>>

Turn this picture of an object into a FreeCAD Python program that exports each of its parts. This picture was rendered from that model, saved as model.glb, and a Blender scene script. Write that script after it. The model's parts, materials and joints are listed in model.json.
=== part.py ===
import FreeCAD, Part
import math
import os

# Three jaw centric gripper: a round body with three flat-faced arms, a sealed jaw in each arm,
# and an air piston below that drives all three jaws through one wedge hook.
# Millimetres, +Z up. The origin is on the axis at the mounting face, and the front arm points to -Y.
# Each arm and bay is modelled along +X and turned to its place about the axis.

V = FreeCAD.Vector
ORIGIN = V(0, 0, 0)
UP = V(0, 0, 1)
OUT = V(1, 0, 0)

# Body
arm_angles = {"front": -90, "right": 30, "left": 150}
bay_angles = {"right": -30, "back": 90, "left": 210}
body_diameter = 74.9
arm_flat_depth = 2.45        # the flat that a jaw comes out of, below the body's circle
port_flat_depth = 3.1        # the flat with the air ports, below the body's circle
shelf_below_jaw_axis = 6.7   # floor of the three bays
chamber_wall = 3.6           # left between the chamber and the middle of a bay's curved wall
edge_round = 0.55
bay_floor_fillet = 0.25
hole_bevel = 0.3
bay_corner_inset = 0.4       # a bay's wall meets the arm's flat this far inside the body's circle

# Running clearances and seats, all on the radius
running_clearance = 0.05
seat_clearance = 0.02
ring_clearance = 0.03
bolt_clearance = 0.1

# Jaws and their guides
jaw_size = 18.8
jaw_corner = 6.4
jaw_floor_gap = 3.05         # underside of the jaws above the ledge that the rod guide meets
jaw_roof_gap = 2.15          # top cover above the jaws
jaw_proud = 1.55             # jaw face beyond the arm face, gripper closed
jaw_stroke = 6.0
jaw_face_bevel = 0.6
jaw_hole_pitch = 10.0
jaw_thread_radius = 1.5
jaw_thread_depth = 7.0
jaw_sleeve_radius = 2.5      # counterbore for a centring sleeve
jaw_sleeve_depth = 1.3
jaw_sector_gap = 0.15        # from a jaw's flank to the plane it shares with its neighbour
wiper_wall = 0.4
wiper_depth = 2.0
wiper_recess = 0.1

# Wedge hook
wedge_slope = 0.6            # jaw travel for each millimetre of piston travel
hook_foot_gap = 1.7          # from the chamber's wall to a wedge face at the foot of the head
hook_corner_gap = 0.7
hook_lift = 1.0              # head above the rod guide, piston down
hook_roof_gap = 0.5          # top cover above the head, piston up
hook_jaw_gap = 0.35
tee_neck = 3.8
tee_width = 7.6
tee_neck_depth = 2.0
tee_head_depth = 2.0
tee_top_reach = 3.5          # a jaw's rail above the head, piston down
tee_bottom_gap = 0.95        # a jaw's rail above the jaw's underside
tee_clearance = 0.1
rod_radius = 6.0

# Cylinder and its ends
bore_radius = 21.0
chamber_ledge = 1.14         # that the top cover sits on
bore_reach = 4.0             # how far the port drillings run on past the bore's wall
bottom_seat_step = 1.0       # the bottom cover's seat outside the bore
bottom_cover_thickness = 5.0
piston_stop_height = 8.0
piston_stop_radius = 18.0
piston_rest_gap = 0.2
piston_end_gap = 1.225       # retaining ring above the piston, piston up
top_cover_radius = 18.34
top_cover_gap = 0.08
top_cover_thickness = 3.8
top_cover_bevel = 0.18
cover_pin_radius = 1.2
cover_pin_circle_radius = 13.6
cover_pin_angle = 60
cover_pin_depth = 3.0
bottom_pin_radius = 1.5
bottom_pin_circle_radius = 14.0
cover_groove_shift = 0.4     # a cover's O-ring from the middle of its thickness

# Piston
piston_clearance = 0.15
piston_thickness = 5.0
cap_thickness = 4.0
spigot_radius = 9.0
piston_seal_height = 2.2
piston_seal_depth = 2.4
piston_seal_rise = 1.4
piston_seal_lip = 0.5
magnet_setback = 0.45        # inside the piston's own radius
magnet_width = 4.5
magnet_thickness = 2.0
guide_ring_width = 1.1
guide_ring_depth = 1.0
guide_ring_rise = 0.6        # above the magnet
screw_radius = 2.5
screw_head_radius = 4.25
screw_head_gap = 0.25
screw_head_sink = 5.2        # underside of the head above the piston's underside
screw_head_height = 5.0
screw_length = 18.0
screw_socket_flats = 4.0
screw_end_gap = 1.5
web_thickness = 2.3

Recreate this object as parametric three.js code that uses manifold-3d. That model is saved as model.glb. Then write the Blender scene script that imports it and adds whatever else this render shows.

<<

### THE PROBLEM
In this exercise, repeat all entries exactly.

### TASK ANSWER
Turn this picture of an object into a FreeCAD Python program that exports each of its parts. This picture was rendered from that model, saved as model.glb, and a Blender scene script. Write that script after it. The model's parts, materials and joints are listed in model.json.
=== part.py ===
import FreeCAD, Part
import math
import os

# Three jaw centric gripper: a round body with three flat-faced arms, a sealed jaw in each arm,
# and an air piston below that drives all three jaws through one wedge hook.
# Millimetres, +Z up. The origin is on the axis at the mounting face, and the front arm points to -Y.
# Each arm and bay is modelled along +X and turned to its place about the axis.

V = FreeCAD.Vector
ORIGIN = V(0, 0, 0)
UP = V(0, 0, 1)
OUT = V(1, 0, 0)

# Body
arm_angles = {"front": -90, "right": 30, "left": 150}
bay_angles = {"right": -30, "back": 90, "left": 210}
body_diameter = 74.9
arm_flat_depth = 2.45        # the flat that a jaw comes out of, below the body's circle
port_flat_depth = 3.1        # the flat with the air ports, below the body's circle
shelf_below_jaw_axis = 6.7   # floor of the three bays
chamber_wall = 3.6           # left between the chamber and the middle of a bay's curved wall
edge_round = 0.55
bay_floor_fillet = 0.25
hole_bevel = 0.3
bay_corner_inset = 0.4       # a bay's wall meets the arm's flat this far inside the body's circle

# Running clearances and seats, all on the radius
running_clearance = 0.05
seat_clearance = 0.02
ring_clearance = 0.03
bolt_clearance = 0.1

# Jaws and their guides
jaw_size = 18.8
jaw_corner = 6.4
jaw_floor_gap = 3.05         # underside of the jaws above the ledge that the rod guide meets
jaw_roof_gap = 2.15          # top cover above the jaws
jaw_proud = 1.55             # jaw face beyond the arm face, gripper closed
jaw_stroke = 6.0
jaw_face_bevel = 0.6
jaw_hole_pitch = 10.0
jaw_thread_radius = 1.5
jaw_thread_depth = 7.0
jaw_sleeve_radius = 2.5      # counterbore for a centring sleeve
jaw_sleeve_depth = 1.3
jaw_sector_gap = 0.15        # from a jaw's flank to the plane it shares with its neighbour
wiper_wall = 0.4
wiper_depth = 2.0
wiper_recess = 0.1

# Wedge hook
wedge_slope = 0.6            # jaw travel for each millimetre of piston travel
hook_foot_gap = 1.7          # from the chamber's wall to a wedge face at the foot of the head
hook_corner_gap = 0.7
hook_lift = 1.0              # head above the rod guide, piston down
hook_roof_gap = 0.5          # top cover above the head, piston up
hook_jaw_gap = 0.35
tee_neck = 3.8
tee_width = 7.6
tee_neck_depth = 2.0
tee_head_depth = 2.0
tee_top_reach = 3.5          # a jaw's rail above the head, piston down
tee_bottom_gap = 0.95        # a jaw's rail above the jaw's underside
tee_clearance = 0.1
rod_radius = 6.0

# Cylinder and its ends
bore_radius = 21.0
chamber_ledge = 1.14         # that the top cover sits on
bore_reach = 4.0             # how far the port drillings run on past the bore's wall
bottom_seat_step = 1.0       # the bottom cover's seat outside the bore
bottom_cover_thickness = 5.0
piston_stop_height = 8.0
piston_stop_radius = 18.0
piston_rest_gap = 0.2
piston_end_gap = 1.225       # retaining ring above the piston, piston up
top_cover_radius = 18.34
top_cover_gap = 0.08
top_cover_thickness = 3.8
top_cover_bevel = 0.18
cover_pin_radius = 1.2
cover_pin_circle_radius = 13.6
cover_pin_angle = 60
cover_pin_depth = 3.0
bottom_pin_radius = 1.5
bottom_pin_circle_radius = 14.0
cover_groove_shift = 0.4     # a cover's O-ring from the middle of its thickness

# Piston
piston_clearance = 0.15
piston_thickness = 5.0
cap_thickness = 4.0
spigot_radius = 9.0
piston_seal_height = 2.2
piston_seal_depth = 2.4
piston_seal_rise = 1.4
piston_seal_lip = 0.5
magnet_setback = 0.45        # inside the piston's own radius
magnet_width = 4.5
magnet_thickness = 2.0
guide_ring_width = 1.1
guide_ring_depth = 1.0
guide_ring_rise = 0.6        # above the magnet
screw_radius = 2.5
screw_head_radius = 4.25
screw_head_gap = 0.25
screw_head_sink = 5.2        # underside of the head above the piston's underside
screw_head_height = 5.0
screw_length = 18.0
screw_socket_flats = 4.0
screw_end_gap = 1.5
web_thickness = 2.3

Recreate this object as parametric three.js code that uses manifold-3d. That model is saved as model.glb. Then write the Blender scene script that imports it and adds whatever else this render shows.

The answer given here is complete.